The paper had been under his and his father’s leadership since 1903, when E.K. Gaylord bought a piece of the 9-year-old publication and became business manager and then publisher and editor.
Edward L. Gaylord assumed the titles and leadership of the Oklahoma Publishing Co. in 1974 after the death of his father at the age of 101. By that time, the younger Gaylord had begun diversifying the company.
In the 1970s, he established the Gaylord Production Co. in Los Angeles, which produced the syndicated TV series “Hee Haw,” starring Roy Clark and Buck Owens, and the “Glen Campbell Show.”
In 1983, the company acquired the Opryland complex in Nashville for $240 million. The complex included the Nashville Network (now the National Network) and Country Music Television, both of which were later sold; CMT Europe cable networks; and the Opryland Music Group, as well as the Opryland Hotel, the Opryland Theme Park and the showboat General Jackson.
Born in 1919 in Oklahoma City, Gaylord graduated from Stanford University in 1941 and briefly attended Harvard Business School before joining the Army during World War II.

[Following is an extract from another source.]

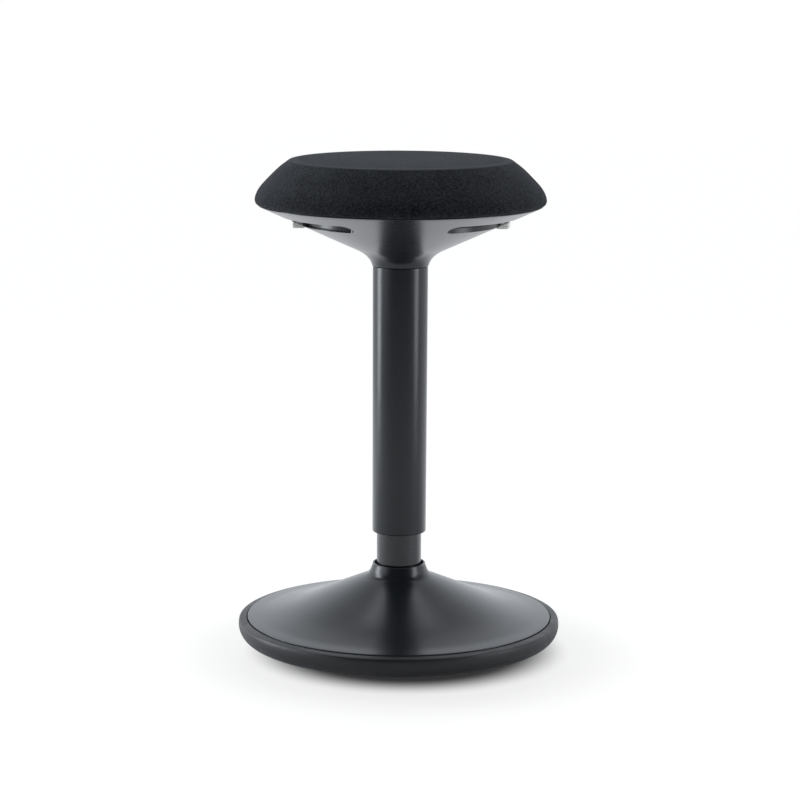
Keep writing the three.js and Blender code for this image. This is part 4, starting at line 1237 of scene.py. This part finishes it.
@dataclass
class Column:
    """Outer tube of the gas spring and the sleeve that slides over it."""

    tube_radius: float = 25.0
    tube_bore: float = 23.0
    tube_top: float = 397.98
    tube_foot: float = 27.88
    tube_floor: float = 30.88
    taper_top: float = 87.88
    taper: float = 1.2
    rod_hole: float = 5.0
    sleeve_radius: float = 30.0
    sleeve_flare: float = 0.5
    sleeve_bore: float = 27.8
    sleeve_foot: float = 146.98
    sleeve_top: float = 446.65
    lip_bore: float = 26.3
    lip: float = 1.8
    spigot_radius: float = 28.5
    spigot_bore: float = 26.5
    spigot_length: float = 10.0

    def tube(self) -> Piece:
        """Builds the outer tube with its tapered foot and open mouth.

        Returns:
            The tube.
        """
        corners = [
            Corner(self.rod_hole, self.tube_foot),
            Corner(self.tube_radius - self.taper, self.tube_foot, 1.0),
            Corner(self.tube_radius, self.taper_top), Corner(self.tube_radius, self.tube_top, 0.5),
            Corner(self.tube_bore, self.tube_top, 0.5), Corner(self.tube_bore, self.taper_top),
            Corner(self.tube_bore - self.taper, self.tube_floor, 1.0),
            Corner(self.rod_hole, self.tube_floor),
        ]
        piece = turned("tube", outline(corners), TUBE_SIDES)
        smooth(piece)
        return piece

    def sleeve(self) -> Piece:
        """Builds the sleeve with its rounded shoulder, lip and spigot with the snap bead.

        Returns:
            The sleeve.
        """
        top_radius = self.sleeve_radius + self.sleeve_flare
        spigot_top = self.sleeve_top + self.spigot_length
        bead = spigot_top - BEAD_DROP
        corners = [
            Corner(self.lip_bore, self.sleeve_foot, 0.4),
            Corner(self.sleeve_radius, self.sleeve_foot, 1.2),
            Corner(top_radius, self.sleeve_top, 1.1), Corner(self.spigot_radius, self.sleeve_top),
            Corner(self.spigot_radius, bead - BEAD_RAMP), Corner(self.spigot_radius + BEAD_RISE, bead),
            Corner(self.spigot_radius, bead), Corner(self.spigot_radius, spigot_top, 0.4),
            Corner(self.spigot_bore, spigot_top, 0.4), Corner(self.spigot_bore, self.sleeve_top),
            Corner(self.sleeve_bore, self.sleeve_top - self.lip),
            Corner(self.sleeve_bore, self.sleeve_foot + self.lip),
            Corner(self.lip_bore, self.sleeve_foot + self.lip),
        ]
        piece = turned("sleeve_tube", outline(corners), TUBE_SIDES)
        smooth(piece)
        return piece

    def build(self) -> list[Piece]:
        """Builds and dresses the column.

        Returns:
            Its new pieces.
        """
        return [
            seat_in_place(self.tube(), Body.BASE, Slot.BLACK_STEEL, "outer_tube"),
            seat_in_place(self.sleeve(), Body.SEAT, Slot.CHARCOAL_PLASTIC, "sleeve"),
        ]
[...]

Although he said his father never pushed him into the newspaper, Gaylord began working there in high school, and except for college and the Army, never left. He rose through circulation and advertising, and by 1948 was executive vice president, assistant general manager, director and treasurer of the publishing company.
His diversification efforts included television stations in Tampa and St. Petersburg, Fla., Houston and Seattle-Tacoma; radio stations in New Mexico and Oregon; an oil and gas division, Publisher’s Petroleum; a real estate division; and interests in professional sports, including a hockey team in Nashville, the Texas Rangers baseball team and San Antonio Spurs basketball team.
A civic leader and philanthropist, Gaylord, among other gifts, donated $22 million to the University of Oklahoma for a journalism and communications school and $12 million to help rebuild its football stadium; and some $40 million to Oklahoma Christian University for various uses.
A widower, he is survived by four children, one sister and nine grandchildren.